• **REQUEST**
Every line below that holds the string "part" should be copied out.

[begin SUPPLIED INFORMATION]

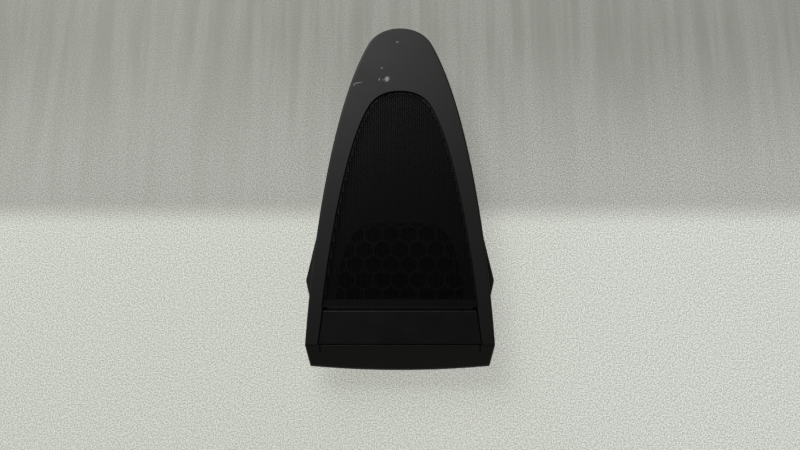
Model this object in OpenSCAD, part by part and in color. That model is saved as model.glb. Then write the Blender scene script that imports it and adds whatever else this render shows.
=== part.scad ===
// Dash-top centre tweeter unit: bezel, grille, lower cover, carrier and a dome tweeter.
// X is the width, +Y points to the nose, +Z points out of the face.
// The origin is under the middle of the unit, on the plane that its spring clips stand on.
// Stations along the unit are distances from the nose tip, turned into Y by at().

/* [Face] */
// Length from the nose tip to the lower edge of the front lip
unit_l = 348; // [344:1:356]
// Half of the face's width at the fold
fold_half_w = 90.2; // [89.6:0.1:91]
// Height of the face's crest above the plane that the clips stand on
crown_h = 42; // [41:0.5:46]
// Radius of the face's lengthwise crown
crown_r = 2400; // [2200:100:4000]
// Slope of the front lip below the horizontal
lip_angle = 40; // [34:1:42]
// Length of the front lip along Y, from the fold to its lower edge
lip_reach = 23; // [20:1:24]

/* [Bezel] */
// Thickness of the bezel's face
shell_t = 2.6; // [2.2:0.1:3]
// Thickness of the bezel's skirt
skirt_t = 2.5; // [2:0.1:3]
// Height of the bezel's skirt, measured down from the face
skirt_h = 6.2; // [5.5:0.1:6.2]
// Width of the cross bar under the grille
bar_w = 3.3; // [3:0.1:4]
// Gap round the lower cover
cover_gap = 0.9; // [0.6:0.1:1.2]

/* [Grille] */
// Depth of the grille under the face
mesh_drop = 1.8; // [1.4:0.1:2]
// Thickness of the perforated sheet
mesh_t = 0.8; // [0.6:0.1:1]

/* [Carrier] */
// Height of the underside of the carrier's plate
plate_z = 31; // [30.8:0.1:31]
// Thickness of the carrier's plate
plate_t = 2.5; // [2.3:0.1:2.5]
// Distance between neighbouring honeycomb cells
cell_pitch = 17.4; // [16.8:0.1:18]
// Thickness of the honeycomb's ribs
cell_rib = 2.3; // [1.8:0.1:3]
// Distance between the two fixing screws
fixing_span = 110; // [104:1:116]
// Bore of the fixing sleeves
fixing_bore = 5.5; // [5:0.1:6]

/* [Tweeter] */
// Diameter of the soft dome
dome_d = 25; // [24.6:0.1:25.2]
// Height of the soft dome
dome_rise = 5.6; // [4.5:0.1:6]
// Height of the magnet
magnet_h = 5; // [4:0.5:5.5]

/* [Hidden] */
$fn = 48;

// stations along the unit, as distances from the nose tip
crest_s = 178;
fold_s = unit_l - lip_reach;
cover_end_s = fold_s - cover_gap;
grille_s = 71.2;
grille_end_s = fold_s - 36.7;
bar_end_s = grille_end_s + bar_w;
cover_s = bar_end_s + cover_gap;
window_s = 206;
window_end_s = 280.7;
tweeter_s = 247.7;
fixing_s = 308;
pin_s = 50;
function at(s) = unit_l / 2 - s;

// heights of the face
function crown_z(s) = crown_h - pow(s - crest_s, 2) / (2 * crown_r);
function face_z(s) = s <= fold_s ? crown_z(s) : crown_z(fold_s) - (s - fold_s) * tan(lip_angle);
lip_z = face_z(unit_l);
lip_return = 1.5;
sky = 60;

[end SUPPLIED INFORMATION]

• **FINAL RESULT**
Model this object in OpenSCAD, part by part and in color. That model is saved as model.glb. Then write the Blender scene script that imports it and adds whatever else this render shows.
=== part.scad ===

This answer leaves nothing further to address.